Future Boston Red Sox star Jimmy Piersall was among Casale’s teammates during this rookie training camp, which was offered to young prospects to help them get adjusted to the professional demands of major league baseball.
After a month in Sarasota, Casale knew he’d be signed to a Red Sox minor league team.
“See, the minor leagues were strong back in those days. Not like today. Today they treat the colleges like the minor leagues. So, at the end of a month they came to me and said, ‘Casale, we’re sending you to San Jose.’ I said, ‘bulls___! I ain’t leaving this country!’ I didn’t even know where San Jose was. I thought it was in the islands or something.”
The Army comes calling
Casale quickly found himself signed to a Class C Red Sox team near San Francisco, where both he and his pitching ability took a couple of years to mature.
“I said, ‘Jerry Casale is Class C?’ I was pretty cocky then. I thought no one could beat me when I was at my best. I thought I was better than Class C. But, you know what, those first couple years, I was not good,” he admitted. “After a while I started bearing down and it came to me what I would have to do to get up to the big team.”
He learned to concentrate, take the advice of more experienced players, and put his ego aside.
In 1955, when he became one of the leading pitchers in the country, he was moved up to the Louisville Colonels, a Red Sox AAA level team. “That’s where I started to blossom,” he said, adding that he won 19 games that season.
The next year, he was tapped to play for the flagship team in Boston. However, fate, in the form of the U.S. military, would force him to again delay his MLB dream.
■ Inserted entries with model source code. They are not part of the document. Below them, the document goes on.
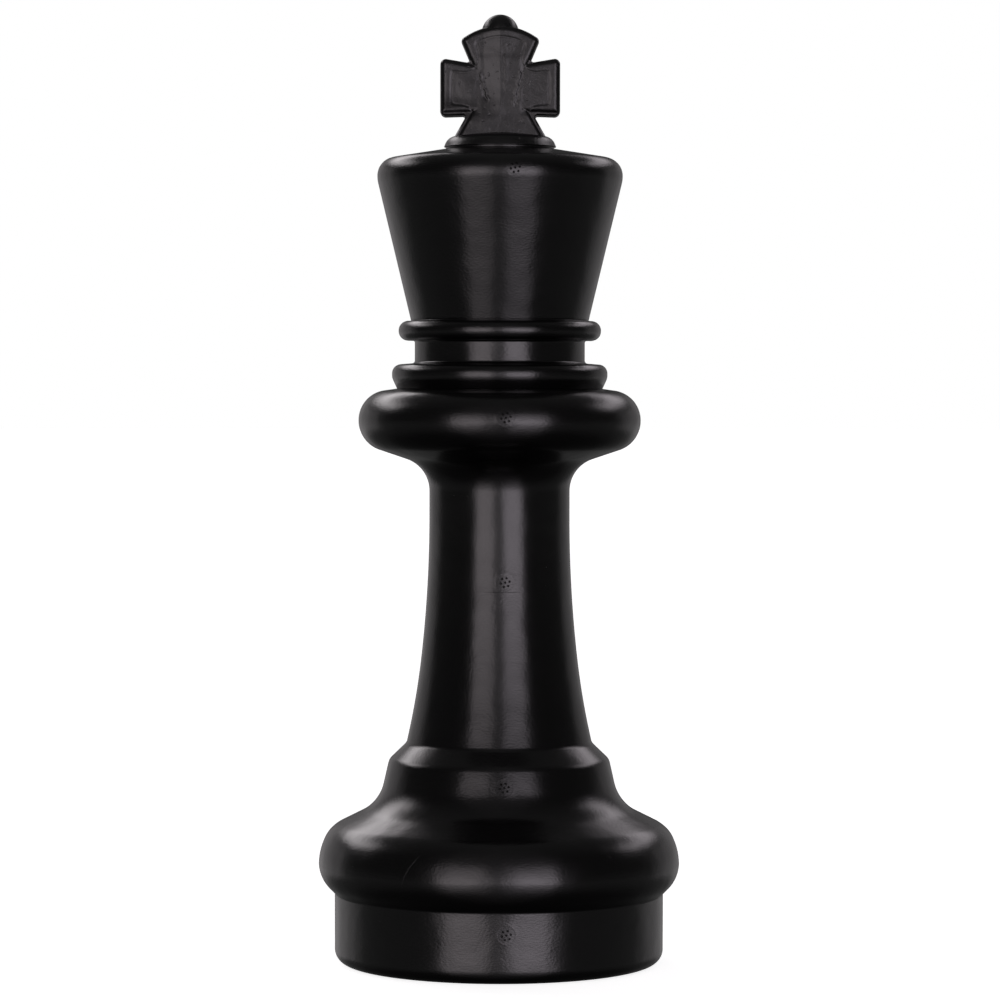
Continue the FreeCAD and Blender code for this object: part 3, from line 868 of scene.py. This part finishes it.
class KING_OT_head(bpy.types.Operator):
    """Build the blow-moulded head: two neck rings, flared crown and seat of the finial"""

    bl_idname = "king.head"
    bl_label = "Head Shell"

    def execute(self, context):
        king = context.scene.king_settings
        profile, outside_count = head_profile()
        seams = [king.vent_turn_head + math.pi / 2, king.vent_turn_head - math.pi / 2]
        outside = np.arange(len(profile)) < outside_count
        shown = outside & (profile[:, 0] > SEAM_LEAST_RADIUS) & (profile[:, 1] > SEAT_Z + SEAM_CLEAR)

        def offset(azimuth, points):
            return seam_shift(azimuth, points, seams, king.seam_height / MM) * shown

        azimuths = shell_azimuths(king.segments, seams)
        vertices, faces = turned(profile, azimuths, offset)
        skin = Skin(HEAD_OUTSIDE)
        front = king.vent_turn_head
        marks = [with_vents(
            skin, profile, outside_count, azimuths, vertices, faces, HEAD_VENTS, front,
            HEAD_VENT_PROUD, king)]
        for turn in (0.0, math.pi):
            marks += [witness_line(skin, front + turn, *line) for line in CROWN_LINES]
        shell = new_object("head_shell_moulded", "head", *joined(marks), finish_for("black_plastic"),
                           "black_plastic")
        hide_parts("head_shell")
        return {"FINISHED"}


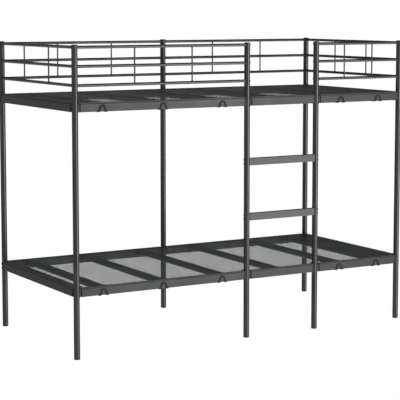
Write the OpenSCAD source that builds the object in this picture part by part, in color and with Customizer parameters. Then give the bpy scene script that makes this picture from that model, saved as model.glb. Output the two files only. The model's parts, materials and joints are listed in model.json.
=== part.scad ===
// Bunk bed of powder-coated steel tube, with a ladder built into its front side.
// Origin: the middle of the bed, on the floor. +X runs along the bed, -Y is the ladder side, +Z is up.
// All sizes are in millimetres.

/* [Overall] */
// Distance between the corner posts' axes, along the bed
frame_l = 2048; // [1950:2:2150]
// Distance between the corner posts' axes, across the bed
frame_w = 937; // [840:1:1040]
// Height of the bed, from the floor to the top of the post caps
frame_h = 1611; // [1600:1:1700]

/* [Posts] */
// Outer diameter of a post
post_d = 32; // [28:1:36]
// Wall thickness of a post
post_wall = 1.5; // [1.2:0.1:2]
// Height of the foot plug's visible collar
foot_h = 10; // [6:1:16]
// Height of the top cap's visible part
cap_h = 5; // [3:1:8]
// Rounding of the foot plug's and the top cap's edge
edge_r = 3; // [1:0.5:3]

/* [Ladder] */
// Place of the ladder's left post along the bed
ladder_x = 0; // [-100:1:100]
// Distance between the ladder posts' axes
ladder_w = 450; // [350:1:500]
// Height of the seam between the two halves of a ladder post
seam_z = 795; // [760:1:830]
// Height of the lower rung's centre
rung_low_z = 666; // [620:1:690]
// Height of the upper rung's centre
rung_high_z = 967; // [940:1:1020]
// Height of a rung's front face
rung_h = 41; // [36:1:46]
// Depth of a rung
rung_t = 22; // [16:1:26]

/* [Decks] */
// Height of the lower deck rails' centre line
lower_deck_z = 346; // [300:1:380]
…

“I go to spring training. I’m not there a day or two and I get a letter from the army,” he remembered. He was told to report for duty in 30 days. The team asked the military to give Casale a deferment until the end of the year, just enough time for him to complete spring training and play the regular season with the team. The deferment was granted.
As with the Colonels, Casale proved to be a strong pitcher, again winning games against strong line-ups from the New York Yankees, the Dodgers, and the Washington Senators. The word around the Sox clubhouse was that he would be the team’s second or third starter.
So, he was stunned when the team abruptly sent him back to Louisville.
Managers Joe Cronin, a Hall of Famer, and “Pinky Higgins tell me, ‘Casale, we’re sending you back to the minors.’ I told them where they could go.”
Casale, now 22 years old, said, “My heart was broke.”
But he returned to the AAA team where he played until he entered the military at the end of the year.
40 days short
After fulfilling his military requirement in Germany, Casale finally had a career in the majors, a career that was brief and filled with some bitterness.
He would ultimately become the Red Sox’s Rookie of the Year in 1959, a season in which he won 13 games, pitched three shut-outs, and pitched three three-hitters. He also hit three home runs.
“There’s only one other pitcher that hit more home runs in his rookie season than me,” Casale said. “And his name was Babe Ruth.”
An injury in his second year to his pitching arm cut short his blooming career. The Sox eventually traded him to the Los Angeles Angels, and he finished his career with the Detroit Tigers at age 29.
Ironically, when Casale, now 77, was released from Detroit, he was 40 days shy of qualifying for MLB’s pension for players. (To qualify for a pension, a player must work at least four years for a MLB team.)
He blames the loss of his pension on the time he missed away from the Boston Red Sox before he went into the military.
“I played six or seven years in the minors. All I got was just fond memories,” he said “So, yeah, I got some bitterness there towards baseball.”
‘The minors help you grow’
Despite his many years in the minors, Casale, actually believes many players in MLB today would have benefitted from some time there.
“A lot of these kids now, they’re not ready for major league baseball,” he said. “They go right from college to the majors and they’re not ready. The minors help you grow. A lot of these players need some growing.”
Performance-enhancing drugs and money have also sullied the game he loves, he said.
“Teams like the Yankees that got all the money buy up all the talent. But that’s not a league. It’s not a league with real competition and good baseball if that talent isn’t spread out.”